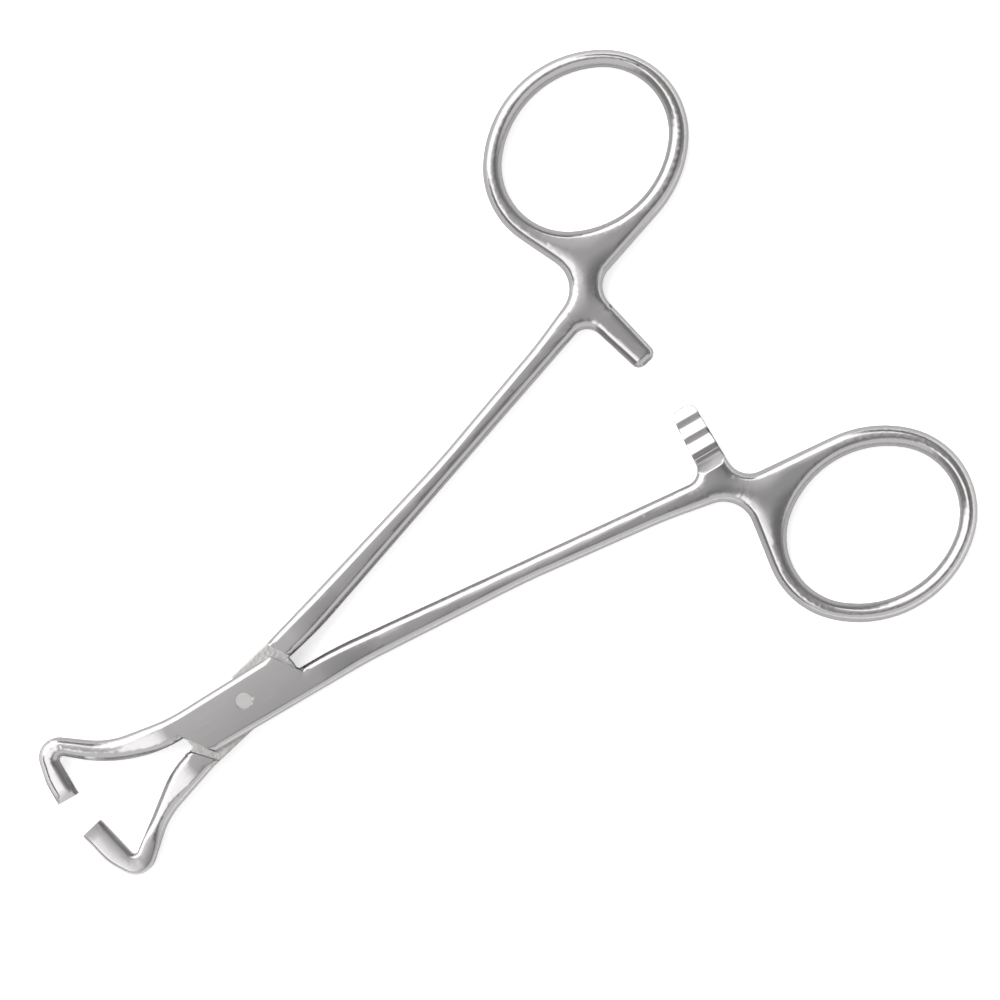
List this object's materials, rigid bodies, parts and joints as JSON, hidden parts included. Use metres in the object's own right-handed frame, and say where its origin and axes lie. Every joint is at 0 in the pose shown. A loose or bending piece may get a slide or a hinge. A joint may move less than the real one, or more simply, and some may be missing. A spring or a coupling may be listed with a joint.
{
  "type": "towel clamp",
  "caption": "Ring-handled, non-perforating towel clamp with a box lock, a stepped ratchet and blunt hooked jaws, resting part open.",
  "frame": {"origin": "on the pivot axis, in the flat underside of the box lock", "axes": "+Z along the pivot axis towards the face with the visible ratchet teeth, +Y midway between the two arms towards the finger rings, +X towards the ring of the box arm"},
  "size_m": [0.0943, 0.1327, 0.0046],
  "materials": {
    "satin_steel": "satin",
    "rivet_steel": "satin"
  },
  "bodies": {
    "box_half": {"box_arm": "satin_steel", "pivot_rivet": "rivet_steel"},
    "tongue_half": {"tongue_arm": "satin_steel"}
  },
  "joints": [
    {"name": "box_lock_hinge", "type": "hinge", "parent": "box_half", "child": "tongue_half", "pos_m": [0, 0, 0.0023], "axis": [0, 0, 1], "range_deg": [-10.3, 34]}
  ]
}
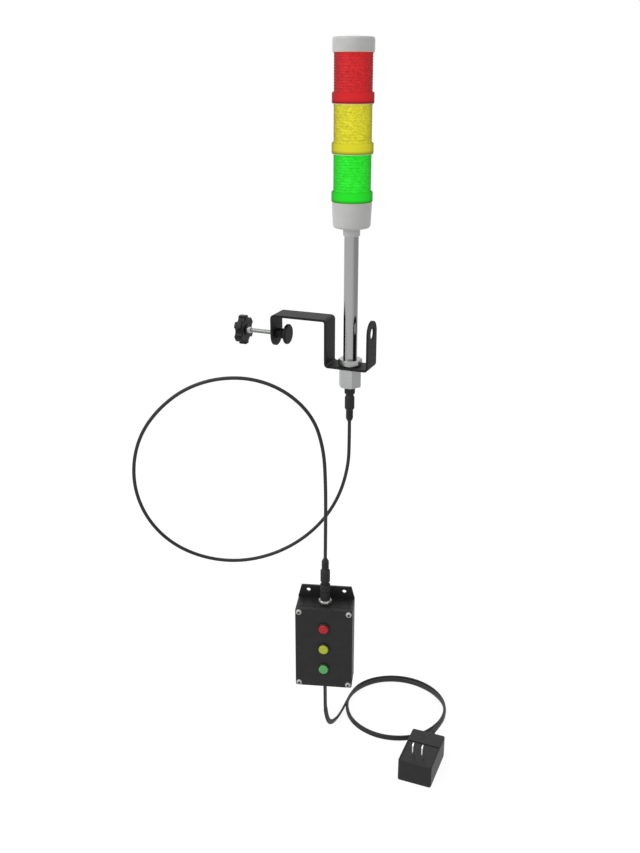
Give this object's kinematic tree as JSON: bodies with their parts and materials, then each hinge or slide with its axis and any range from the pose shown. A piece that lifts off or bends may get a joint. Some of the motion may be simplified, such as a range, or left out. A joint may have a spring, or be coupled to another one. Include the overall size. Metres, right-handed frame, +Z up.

· · · · ·

■ What this task involves ■
Quote the material exactly, leaving nothing out.

■ Task result ■
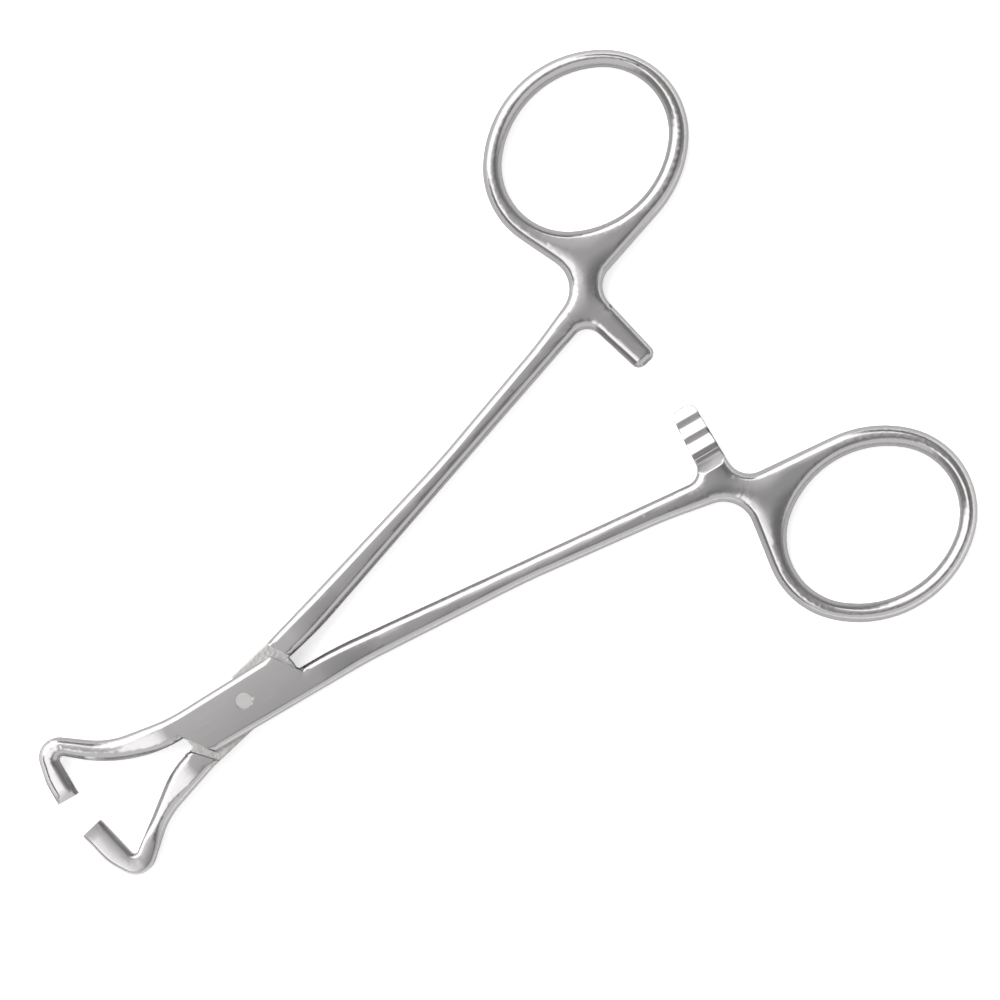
List this object's materials, rigid bodies, parts and joints as JSON, hidden parts included. Use metres in the object's own right-handed frame, and say where its origin and axes lie. Every joint is at 0 in the pose shown. A loose or bending piece may get a slide or a hinge. A joint may move less than the real one, or more simply, and some may be missing. A spring or a coupling may be listed with a joint.
{
  "type": "towel clamp",
  "caption": "Ring-handled, non-perforating towel clamp with a box lock, a stepped ratchet and blunt hooked jaws, resting part open.",
  "frame": {"origin": "on the pivot axis, in the flat underside of the box lock", "axes": "+Z along the pivot axis towards the face with the visible ratchet teeth, +Y midway between the two arms towards the finger rings, +X towards the ring of the box arm"},
  "size_m": [0.0943, 0.1327, 0.0046],
  "materials": {
    "satin_steel": "satin",
    "rivet_steel": "satin"
  },
  "bodies": {
    "box_half": {"box_arm": "satin_steel", "pivot_rivet": "rivet_steel"},
    "tongue_half": {"tongue_arm": "satin_steel"}
  },
  "joints": [
    {"name": "box_lock_hinge", "type": "hinge", "parent": "box_half", "child": "tongue_half", "pos_m": [0, 0, 0.0023], "axis": [0, 0, 1], "range_deg": [-10.3, 34]}
  ]
}
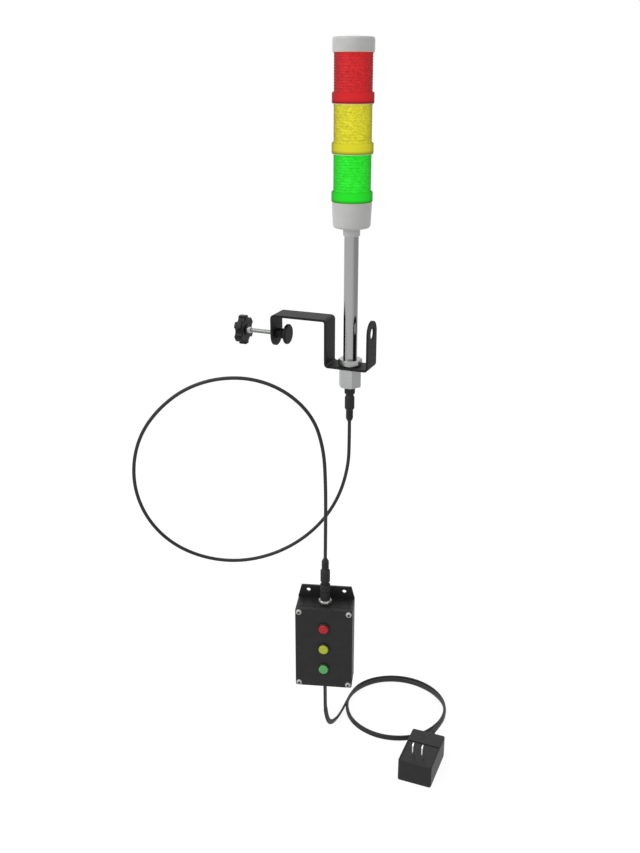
Give this object's kinematic tree as JSON: bodies with their parts and materials, then each hinge or slide with its axis and any range from the pose shown. A piece that lifts off or bends may get a joint. Some of the motion may be simplified, such as a range, or left out. A joint may have a spring, or be coupled to another one. Include the overall size. Metres, right-handed frame, +Z up.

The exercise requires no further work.